Excerpt from a dataset
##########
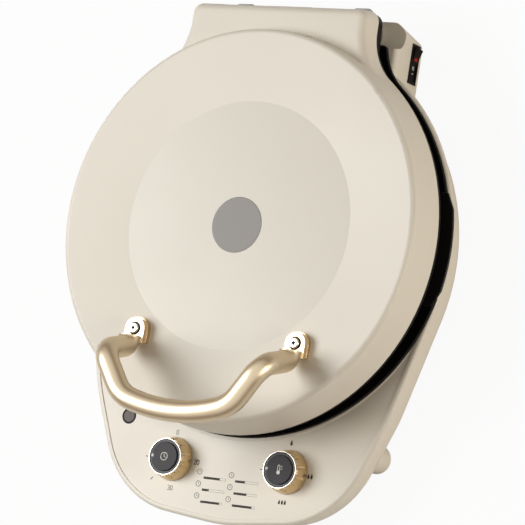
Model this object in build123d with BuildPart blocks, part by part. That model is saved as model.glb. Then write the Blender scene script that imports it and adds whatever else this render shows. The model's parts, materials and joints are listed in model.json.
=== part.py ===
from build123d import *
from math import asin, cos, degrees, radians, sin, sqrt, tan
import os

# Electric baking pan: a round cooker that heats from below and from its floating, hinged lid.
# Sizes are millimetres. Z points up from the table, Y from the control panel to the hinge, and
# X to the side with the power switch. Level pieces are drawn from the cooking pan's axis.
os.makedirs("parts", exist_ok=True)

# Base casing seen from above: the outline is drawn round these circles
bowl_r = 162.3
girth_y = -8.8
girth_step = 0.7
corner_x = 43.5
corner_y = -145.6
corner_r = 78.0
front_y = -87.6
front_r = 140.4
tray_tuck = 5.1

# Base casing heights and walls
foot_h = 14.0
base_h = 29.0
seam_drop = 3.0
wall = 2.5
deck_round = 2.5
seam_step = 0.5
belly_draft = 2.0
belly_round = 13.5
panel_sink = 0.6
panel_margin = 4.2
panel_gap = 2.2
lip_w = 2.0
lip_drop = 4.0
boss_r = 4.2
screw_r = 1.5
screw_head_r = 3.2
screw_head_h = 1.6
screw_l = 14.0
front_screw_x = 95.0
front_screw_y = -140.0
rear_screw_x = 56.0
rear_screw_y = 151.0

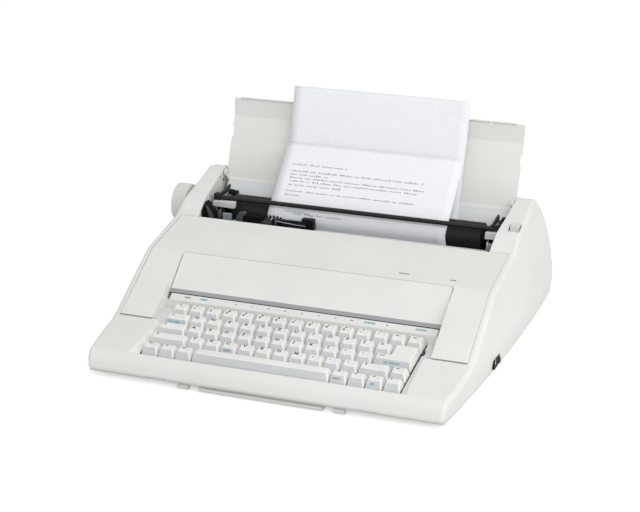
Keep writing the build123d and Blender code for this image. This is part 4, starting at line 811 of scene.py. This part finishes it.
##########
> Directions: Copy every line of the records word for word.

> Solution to the problem:
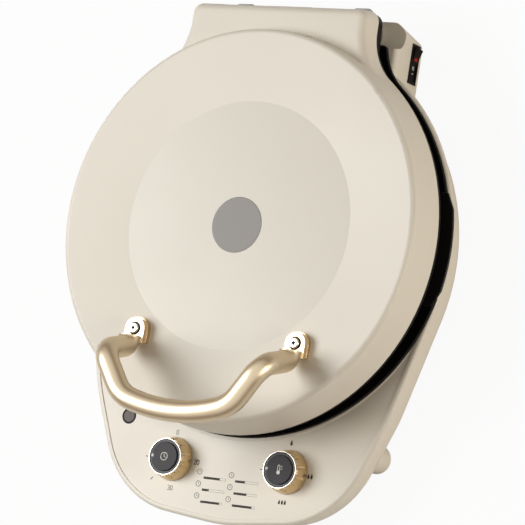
Model this object in build123d with BuildPart blocks, part by part. That model is saved as model.glb. Then write the Blender scene script that imports it and adds whatever else this render shows. The model's parts, materials and joints are listed in model.json.
=== part.py ===
from build123d import *
from math import asin, cos, degrees, radians, sin, sqrt, tan
import os

# Electric baking pan: a round cooker that heats from below and from its floating, hinged lid.
# Sizes are millimetres. Z points up from the table, Y from the control panel to the hinge, and
# X to the side with the power switch. Level pieces are drawn from the cooking pan's axis.
os.makedirs("parts", exist_ok=True)

# Base casing seen from above: the outline is drawn round these circles
bowl_r = 162.3
girth_y = -8.8
girth_step = 0.7
corner_x = 43.5
corner_y = -145.6
corner_r = 78.0
front_y = -87.6
front_r = 140.4
tray_tuck = 5.1

# Base casing heights and walls
foot_h = 14.0
base_h = 29.0
seam_drop = 3.0
wall = 2.5
deck_round = 2.5
seam_step = 0.5
belly_draft = 2.0
belly_round = 13.5
panel_sink = 0.6
panel_margin = 4.2
panel_gap = 2.2
lip_w = 2.0
lip_drop = 4.0
boss_r = 4.2
screw_r = 1.5
screw_head_r = 3.2
screw_head_h = 1.6
screw_l = 14.0
front_screw_x = 95.0
front_screw_y = -140.0
rear_screw_x = 56.0
rear_screw_y = 151.0

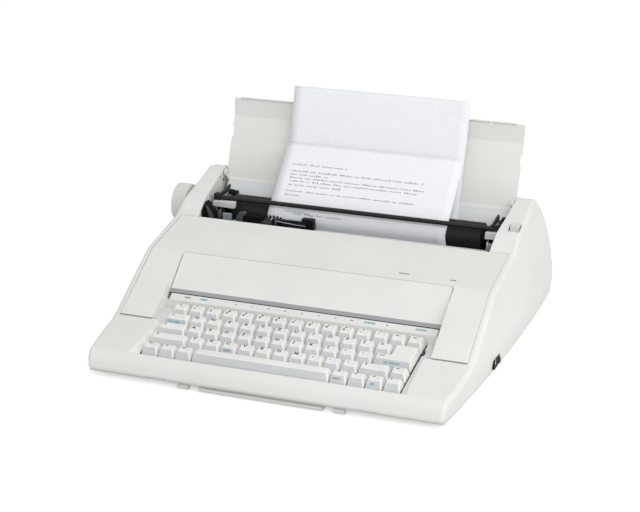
Keep writing the build123d and Blender code for this image. This is part 4, starting at line 811 of scene.py. This part finishes it.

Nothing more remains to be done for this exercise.